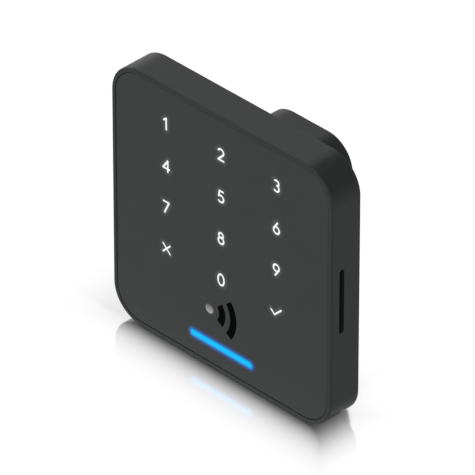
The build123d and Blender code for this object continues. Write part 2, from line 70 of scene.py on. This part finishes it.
# ---------------------------------------------------------------- materials
class Graph:
    """A material with a Principled shader and short calls for adding nodes to it."""

    def __init__(self, name):
        self.material = bpy.data.materials.new(name)
        self.material.use_nodes = True
        self.tree = self.material.node_tree
        self.shader = self.tree.nodes["Principled BSDF"]
        self.place = self.add("ShaderNodeTexCoord").outputs["Object"]

    def add(self, kind, **settings):
        """New node with the given settings."""
        node = self.tree.nodes.new(kind)
        for key, value in settings.items():
            setattr(node, key, value)
        return node

    def link(self, source, target):
        self.tree.links.new(source, target)

    def put(self, **values):
        """Set numbers on the shader's own sockets, named with _ for a space."""
        for key, value in values.items():
            self.shader.inputs[key.replace("_", " ")].default_value = value

    def axes(self):
        """X, Y and Z of the place on the object, in metres."""
        split = self.add("ShaderNodeSeparateXYZ")
        self.link(self.place, split.inputs[0])
        return split.outputs["X"], split.outputs["Y"], split.outputs["Z"]

    def attribute(self, name):
        """Number that a piece's mesh carries on its corners."""
        return self.add("ShaderNodeAttribute", attribute_name=name).outputs["Fac"]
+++
● **Prompt**
Quote the listing in full, please, keeping every line exact.

● **Expected answer**
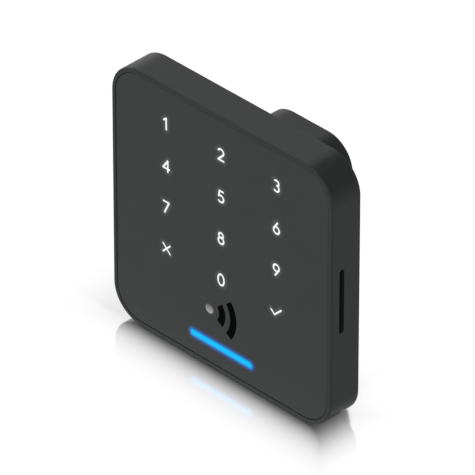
The build123d and Blender code for this object continues. Write part 2, from line 70 of scene.py on. This part finishes it.
# ---------------------------------------------------------------- materials
class Graph:
    """A material with a Principled shader and short calls for adding nodes to it."""

    def __init__(self, name):
        self.material = bpy.data.materials.new(name)
        self.material.use_nodes = True
        self.tree = self.material.node_tree
        self.shader = self.tree.nodes["Principled BSDF"]
        self.place = self.add("ShaderNodeTexCoord").outputs["Object"]

    def add(self, kind, **settings):
        """New node with the given settings."""
        node = self.tree.nodes.new(kind)
        for key, value in settings.items():
            setattr(node, key, value)
        return node

    def link(self, source, target):
        self.tree.links.new(source, target)

    def put(self, **values):
        """Set numbers on the shader's own sockets, named with _ for a space."""
        for key, value in values.items():
            self.shader.inputs[key.replace("_", " ")].default_value = value

    def axes(self):
        """X, Y and Z of the place on the object, in metres."""
        split = self.add("ShaderNodeSeparateXYZ")
        self.link(self.place, split.inputs[0])
        return split.outputs["X"], split.outputs["Y"], split.outputs["Z"]

    def attribute(self, name):
        """Number that a piece's mesh carries on its corners."""
        return self.add("ShaderNodeAttribute", attribute_name=name).outputs["Fac"]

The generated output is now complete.